### AIM
Which lines include the word "origin"? Copy each of them.

Records contained in a dataset
::::::::

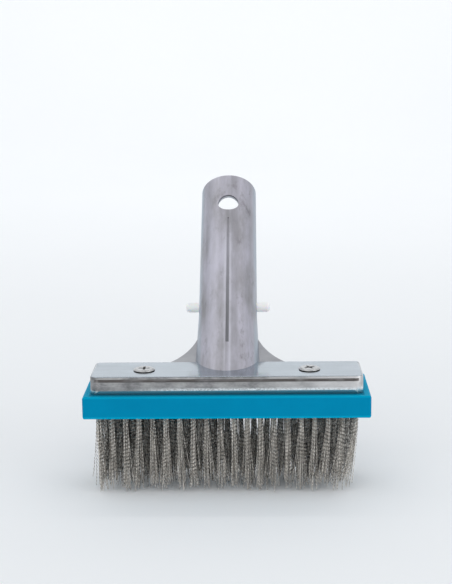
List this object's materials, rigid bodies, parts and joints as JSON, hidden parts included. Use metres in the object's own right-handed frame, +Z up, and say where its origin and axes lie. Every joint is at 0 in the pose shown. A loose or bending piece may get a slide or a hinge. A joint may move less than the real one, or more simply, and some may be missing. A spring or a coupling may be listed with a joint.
{
  "type": "pool wall brush",
  "caption": "Pool wall brush: crimped steel wire tufts in a flat plastic block, under a cast metal plate with a leaning tube that locks into a pole with sprung side pins.",
  "frame": {"origin": "middle of the block's underside, where the wire tufts leave it", "axes": "+X along the head, +Y the side that the handle leans to, +Z up, away from the bristles"},
  "size_m": [0.127, 0.1331, 0.1289],
  "materials": {
    "cast_aluminium": "satin, tumbled casting",
    "teal_plastic": "satin",
    "screw_steel": "bright",
    "nylon": "satin, slightly clear",
    "bristle_steel": "drawn wire",
    "staple_steel": "drawn wire"
  },
  "bodies": {
    "head": {"handle_tube": "cast_aluminium", "flange_plate": "cast_aluminium", "brush_block": "teal_plastic", "screw_left": "screw_steel", "screw_right": "screw_steel", "clip_bow": "nylon", "tufts_row_1_left": "bristle_steel", "tufts_row_1_right": "bristle_steel", "tufts_row_2_left": "bristle_steel", "tufts_row_2_right": "bristle_steel", "tufts_row_3_left": "bristle_steel", "tufts_row_3_right": "bristle_steel", "tufts_row_4_left": "bristle_steel", "tufts_row_4_right": "bristle_steel", "tufts_row_5_left": "bristle_steel", "tufts_row_5_right": "bristle_steel", "staples_row_1": "staple_steel", "staples_row_2": "staple_steel", "staples_row_3": "staple_steel", "staples_row_4": "staple_steel", "staples_row_5": "staple_steel"},
    "pin_left": {"clip_pin_left": "nylon"},
    "pin_right": {"clip_pin_right": "nylon"}
  },
  "joints": [
    {"name": "press_pin_left", "type": "slide", "parent": "head", "child": "pin_left", "axis": [1, 0, 0], "range_m": [0, 0.0062], "stiffness_N_per_m": 2500},
    {"name": "press_pin_right", "type": "slide", "parent": "head", "child": "pin_right", "axis": [-1, 0, 0], "range_m": [0, 0.0062], "stiffness_N_per_m": 2500}
  ]
}
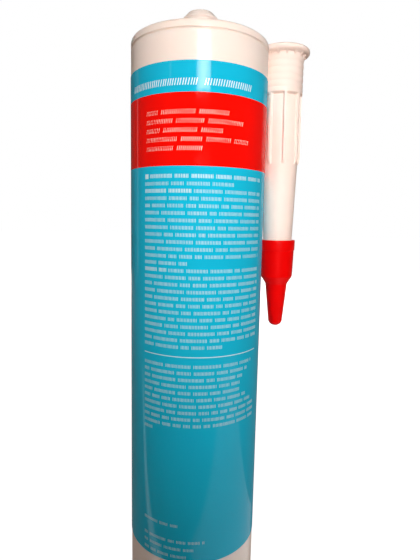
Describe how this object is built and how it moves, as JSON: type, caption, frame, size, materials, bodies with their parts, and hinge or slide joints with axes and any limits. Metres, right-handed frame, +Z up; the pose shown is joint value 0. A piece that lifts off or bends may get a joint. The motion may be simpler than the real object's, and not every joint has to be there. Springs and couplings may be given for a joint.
{
  "type": "caulk tube",
  "caption": "Cylindrical sealant cartridge with a wrapped label, a threaded neck, a rear piston and a capped finned nozzle glued to its side.",
  "frame": {"origin": "centre of the barrel's open rear rim, on the barrel's axis", "axes": "+Z up along the barrel's axis towards the neck, +X towards the side with the stored nozzle, -Y towards the front of the label"},
  "size_m": [0.0674, 0.05, 0.2267],
  "materials": {
    "barrel_plastic": "white blow-moulded polyethylene, satin to glossy",
    "label_film": "printed film, cyan with a red band, glossy varnish",
    "sealant_paste": "soft white paste, glossy when wet",
    "piston_plastic": "moulded polyethylene, matte",
    "nozzle_plastic": "natural moulded polyethylene, slightly translucent, satin",
    "cap_plastic": "red moulded polyethylene, satin",
    "hot_melt_glue": "set hot-melt glue, glossy, milky"
  },
  "bodies": {
    "cartridge": {"barrel": "barrel_plastic", "label": "label_film", "sealant": "sealant_paste", "nozzle": "nozzle_plastic", "glue_dots": "hot_melt_glue"},
    "plunger": {"piston": "piston_plastic"},
    "cap": {"nozzle_cap": "cap_plastic"}
  },
  "joints": [
    {"name": "piston_slide", "type": "slide", "parent": "cartridge", "child": "plunger", "axis": [0, 0, 1], "range_m": [0, 0.18], "deforming": ["sealant"]},
    {"name": "cap_pull", "type": "slide", "parent": "cartridge", "child": "cap", "axis": [0.0117, 0.0036, -0.9999], "range_m": [0, 0.04]}
  ]
}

::::::::

### WRITTEN RESPONSE
List this object's materials, rigid bodies, parts and joints as JSON, hidden parts included. Use metres in the object's own right-handed frame, +Z up, and say where its origin and axes lie. Every joint is at 0 in the pose shown. A loose or bending piece may get a slide or a hinge. A joint may move less than the real one, or more simply, and some may be missing. A spring or a coupling may be listed with a joint.
  "frame": {"origin": "middle of the block's underside, where the wire tufts leave it", "axes": "+X along the head, +Y the side that the handle leans to, +Z up, away from the bristles"},
  "frame": {"origin": "centre of the barrel's open rear rim, on the barrel's axis", "axes": "+Z up along the barrel's axis towards the neck, +X towards the side with the stored nozzle, -Y towards the front of the label"},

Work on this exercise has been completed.